Most of the time I was thinking about suicide. I just didn't have what it takes to do it.
For some reason, it just seemed to me that no matter what I did, I would fail!
All I wanted to do was die. I couldn't think of anything to live for, so in my desperation, I would cry out as loud as I could, God let me die, please let me die.
He didn't, instead I met another woman. This woman was nothing like I had ever met before, she just wouldn't let me alone.
Oh, I still drank and took drugs, but only at home.
Women, huh, there was none to compare with my new wife.
Yeah wife number three. Well it wasn't long and she had me off drugs, off the booze and staying home when ever I wasn't working.
Don't get me wrong, we weren't going to church yet ! But things were changing, I didn't want to be around other women.
And the ones I worked with seemed to know I didn't want to be with them anymore.
See there is one thing I never realized, all during these times in my life, my mother never stopped praying for me. Oh it wasn't just her, there was a lot of people praying for me and wife #3.
Well in 1989, she and I got into a fight, not physical, verbal.
But I jumped in the truck and went for a ride to cool down. Well for some reason I ended up at my brothers house, I didn't even know why.
Well he and I sat in his back yard at the picnic table. I run the whole thing down to him about the fight and somehow he got the conversation turned around and was talking about Jesus to me.
I was stunned, I thought I had gone over to his house to try to get over being mad at my wife, and he was talking about Jesus!
Well the farther he went the more I wanted to listen. I didn't know that inside the house my wife was talking to my mother on the phone at the same time about Jesus.
That night, we both gave our hearts to Jesus almost at the same time. Neither of us knew what the other one was doing, she thought I had left her.
From that night on everything changed for both of us.
We wanted to go to church and we wanted our lives to change, and they did.
Don't get me wrong, there are still times when things get hard, more times than I'd like. And there are times when I just want to run as fast as I can from Jesus.
But He always seems to bring me back. When I fall down He seems always to be right there to pick up the pieces!
I don't know where I would be today if he hadn't taken me to my brothers house that night in 1989.
Maybe by now I would have been dead and in hell, which is really what I deserve. But I thank God that I'm not, Jesus carried all my sins on his shoulders when they crucified him so long ago.

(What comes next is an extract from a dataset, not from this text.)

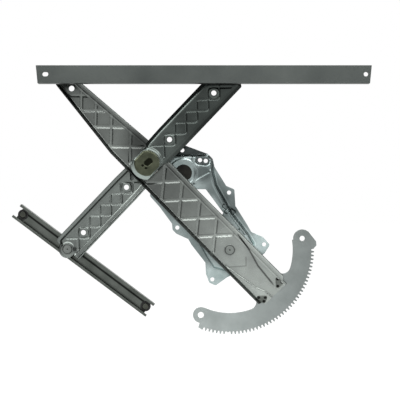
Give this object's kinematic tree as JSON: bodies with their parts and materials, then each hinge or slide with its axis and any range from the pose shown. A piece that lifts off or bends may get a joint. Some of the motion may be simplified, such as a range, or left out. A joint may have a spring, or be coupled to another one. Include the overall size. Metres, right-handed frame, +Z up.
{
  "type": "window regulator",
  "caption": "Vehicle door window regulator with crossed pressed-steel arms, a toothed sector, a sash channel, a mounting plate and a lower guide rail.",
  "frame": {"origin": "centre of the circle of the four door panel bolts, on the plate's mounting face", "axes": "+X along the sash channel to its long free end, +Z up as the part is pictured, +Y out of the mounting face towards the door panel"},
  "size_m": [0.6393, 0.0973, 0.4763],
  "materials": {
    "base_plate": "zinc plated",
    "rivet_steel": "zinc plated",
    "lift_arm": "zinc plated",
    "nylon": "natural nylon",
    "sector": "zinc plated",
    "clinch": "dark punched",
    "cross_upper": "zinc plated",
    "cross_lower": "zinc plated",
    "hub_cap": "yellow zinc plated",
    "hub_rivet": "dark punched",
    "sash": "zinc plated",
    "rail": "zinc plated",
    "bolt": "zinc plated",
    "dark_washer": "dark"
  },
  "bodies": {
    "base": {"base_plate": "base_plate", "pivot_rivet": "rivet_steel", "pivot_spacer": "rivet_steel"},
    "lift": {"lift_arm": "lift_arm", "pivot_liner": "nylon", "hub_bushing": "nylon", "sector_gear": "sector", "sector_rivet_1": "clinch", "sector_rivet_2": "clinch", "left_glide_stud": "rivet_steel"},
    "cross": {"cross_arm_upper": "cross_upper", "cross_arm_lower": "cross_lower", "cross_hub": "rivet_steel", "hub_washer": "rivet_steel", "hub_cap": "hub_cap", "hub_rivet": "hub_rivet", "right_glide_stud": "rivet_steel", "lower_glide_stud": "rivet_steel"},
    "left_shoe": {"left_glide": "nylon"},
    "right_shoe": {"right_glide": "nylon"},
    "rail_shoe": {"rail_glide": "nylon"},
    "sash": {"sash_channel": "sash"},
    "rail": {"lower_rail": "rail", "rail_bolt_1": "bolt", "rail_bolt_2": "bolt", "rail_washer_1": "dark_washer", "rail_washer_2": "dark_washer"}
  },
  "joints": [
    {"name": "lift_pivot", "type": "hinge", "parent": "base", "child": "lift", "pos_m": [0.0157, -0.017, -0.0242], "axis": [0, -1, 0], "range_deg": [0, 218]},
    {"name": "scissor_pivot", "type": "hinge", "parent": "lift", "child": "cross", "pos_m": [-0.1305, -0.017, 0.12932], "axis": [0, 1, 0], "range_deg": [-28, 150]},
    {"name": "sash_swivel", "type": "hinge", "parent": "lift", "child": "left_shoe", "pos_m": [-0.2767, -0.049, 0.28285], "axis": [0, 1, 0], "range_deg": [-14, 75]},
    {"name": "sash_slide", "type": "slide", "parent": "left_shoe", "child": "sash", "axis": [1, 0, 0], "range_m": [-0.09, 0.03]},
    {"name": "right_shoe_swivel", "type": "hinge", "parent": "cross", "child": "right_shoe", "pos_m": [0.0157, -0.049, 0.28285], "axis": [0, 1, 0], "range_deg": [-75, 14]},
    {"name": "rail_swivel", "type": "hinge", "parent": "cross", "child": "rail_shoe", "pos_m": [-0.2767, 0.017, -0.0242], "axis": [0, 1, 0], "continuous": true},
    {"name": "rail_slide", "type": "slide", "parent": "rail_shoe", "child": "rail", "axis": [0.8007, 0, -0.599], "range_m": [-0.15, 0.08]}
  ],
  "couplings": [
    {"joint": "sash_swivel", "follows": "scissor_pivot", "ratio": 0.5},
    {"joint": "right_shoe_swivel", "follows": "scissor_pivot", "ratio": -0.5}
  ]
}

If your reading this, and have had some of these things happen in your life, and want to find a way out, try Jesus, he loves you more than you'll ever know in this life time.
And he's standing right there with you right now wanting to take you in his arms.
Please say yes to him, you'll never regret it.
Don't get me wrong, you will still have problems, but they will be different, you will have him right beside you to help you through them. He promised, He will never leave you nor forsake you, he will always be with you.
I thank you for reading this and I pray that Jesus will fill your life and heart so full of peace, joy and happiness that even the biggest problems just seem to melt away.